Legislature begins special session on hurricane insurance

Article Courtesy of The Sun Sentinel

Published  January 16, 2007

TALLAHASSEE -- Angry and worried homeowners and businesses who can't afford doubling and tripling premiums for property insurance may get some relief, as lawmakers begin a weeklong special session Tuesday aimed at lowering rates.

The problem has been growing since 2004, the first of two bad hurricane seasons that cost insurers more than $30 billion in Florida. But lawmakers have resisted measures in recent years that would quickly cut rates, which the industry says could simply exacerbate the problem by driving more companies out of the state.

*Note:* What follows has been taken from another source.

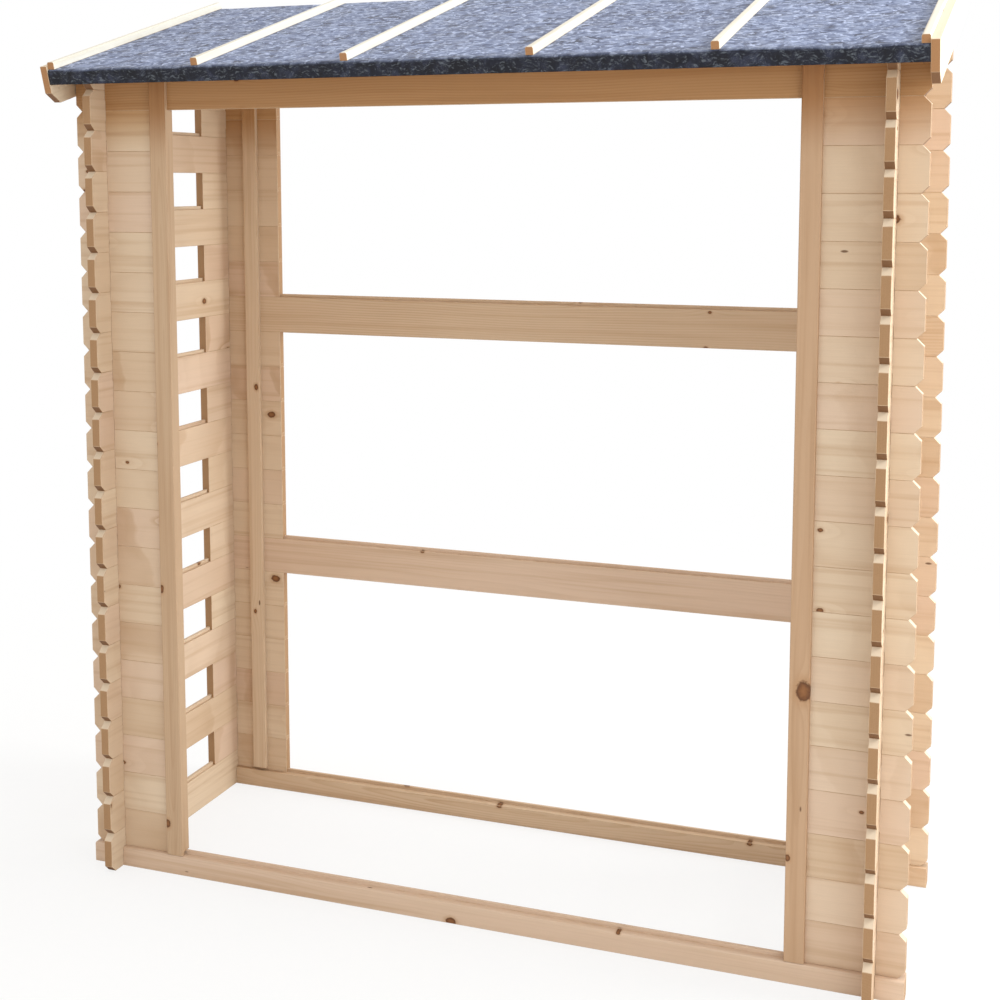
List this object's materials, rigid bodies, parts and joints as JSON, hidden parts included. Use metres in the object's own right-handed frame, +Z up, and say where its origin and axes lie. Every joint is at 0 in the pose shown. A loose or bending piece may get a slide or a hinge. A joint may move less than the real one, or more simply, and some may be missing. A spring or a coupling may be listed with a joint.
{
  "type": "log store",
  "caption": "Open-fronted timber log store with interlocking log-board corners, vented sides, an open back with rails and a felted pent roof.",
  "frame": {"origin": "on the ground, in the middle of the footprint under the roof", "axes": "+X to the right seen from the open front, +Y from the front to the back, +Z up"},
  "size_m": [1.856, 0.7298, 2.0178],
  "materials": {
    "log_board": "planed, unpainted spruce",
    "trim_wood": "planed, unpainted spruce",
    "roof_board": "rough sawn underside",
    "pale_batten": "planed, pale",
    "roof_felt": "mineral felt, matte"
  },
  "bodies": {
    "root": {"back_header": "log_board", "back_left_batten": "trim_wood", "back_left_return_even": "log_board", "back_left_return_odd": "log_board", "back_lower_rail": "log_board", "back_right_batten": "trim_wood", "back_right_return_even": "log_board", "back_right_return_odd": "log_board", "back_sill": "log_board", "back_top_board": "log_board", "back_upper_rail": "log_board", "front_header": "log_board", "front_left_return_even": "log_board", "front_left_return_odd": "log_board", "front_left_trim": "trim_wood", "front_right_return_even": "log_board", "front_right_return_odd": "log_board", "front_right_trim": "trim_wood", "front_sill": "log_board", "left_back_vent_boards": "log_board", "left_bargeboard": "trim_wood", "left_foot_board": "log_board", "left_front_vent_boards": "log_board", "left_gable_lower": "log_board", "left_gable_upper": "log_board", "left_side_boards": "log_board", "right_back_vent_boards": "log_board", "right_bargeboard": "trim_wood", "right_foot_board": "log_board", "right_front_vent_boards": "log_board", "right_gable_lower": "log_board", "right_gable_upper": "log_board", "right_side_boards": "log_board", "roof_batten_1": "pale_batten", "roof_batten_2": "pale_batten", "roof_batten_3": "pale_batten", "roof_batten_4": "pale_batten", "roof_batten_5": "pale_batten", "roof_batten_6": "pale_batten", "roof_boards_even": "roof_board", "roof_boards_odd": "roof_board", "roof_felt": "roof_felt"}
  },
  "joints": []
}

Several big insurers have already shed hundreds of thousands of policies, leaving many Floridians with only one option. That option is the state's expensive last resort insurance company, Citizens Property Insurance Corp., which itself hasn't had enough money to pay its claims and has seen its own rates spiral beyond affordability for many customers.

Lawmakers this time are promising to cut rates for at least some customers, after months of bombardment from homeowners angry about spiraling rates even after the calm 2006 hurricane season and worried they won't be able to continue to afford to live here.

"Remember those old black and white movies _ 'Frankenstein' _ where the villagers with the pitchforks and the torches were marching on the castle?'' asked Sen. Steve Geller, D-Cooper City. "If we don't pass something to reduce insurance rates this week, they're going to march on Tallahassee. And you know something? We would deserve it.''

In fact, about 100 angry homeowners showed up Tuesday for a rally in Tallahassee to urge lawmakers to help them, albeit without pitchforks. For Key West resident Terry Eibert, the rising cost of staying in her island home has meant sacrifices in other areas.

``We've had to go down to one car, we had to cut some health insurance benefits,'' said Eibert, who has seen her Citizens annual premiums rise from $3,000 to $10,000 for $250,000 worth of coverage.

The Republican-dominated Legislature is also under pressure from Florida's new governor, Charlie Crist, who has said that any bill lawmakers pass must appreciably lower rates. Crist has forcefully criticized insurance companies and campaigned on the issue last year.

"I'm optimistic that by the end of this session we'll have lower rates for the people of our state,'' Crist said Tuesday. Under plans lawmakers will consider this week, Citizens customers would get a rate cut for sure. Separate bills written by the House and Senate both call for Citizens to skip a planned rate increase and roll back one customers were hit with this year. The plan would put Citizens rates at last year's levels for at least another year.

Also under consideration is a proposal to put the state, rather than private insurance companies, more on the hook for the biggest losses. Under a Senate proposal, the state would guarantee that it would pick up more of the risk if there is a huge storm like Hurricane Katrina. That, in theory, would let insurers know what their ultimate risk would be and spur them to stay in the state and keep rates lower because they wouldn't have to be prepared for an enormous loss.

Other proposals would allow homeowners to lower premiums by buying less coverage. For example, they could insure the home only to the value of what they owe the bank, rather than the full replacement cost. Or they could choose a much larger deductible.

Another plan being pushed in the House would prevent national insurance companies from setting up Florida-only subsidiaries. The Florida-only companies have been able to raise rates based on Florida losses without consideration of the national company's profits.

The House also proposes to require companies that sell homeowners insurance in other states but not Florida to sell it here if they want to sell other types of coverage such as auto insurance.

Also on the table is a proposal to make it easier for insurance companies to tap into an existing state backup fund, the Florida Hurricane Catastrophe Fund. The fund provides reinsurance _ backup coverage they buy to protect them against giant losses _ at a much lower cost than private reinsurance. Insurers say reinsurance is one of the biggest things driving up premiums.

Meanwhile, in Washington, two Florida congress members are pushing an effort to create a federal catastrophic backup fund, which would provide additional reinsurance to insurers, also at a lower cost than what they pay in the private market. U.S. Reps. Ginny Brown-Waite, R-Brooksville, and Vern Buchanan, R-Sarasota, say the savings would have to be passed on to consumers under the plan.

That is similar to the state Legislature's proposal, which would require companies that save money on reinsurance by getting more coverage from the Catastrophe Fund to pass on the savings to their customers.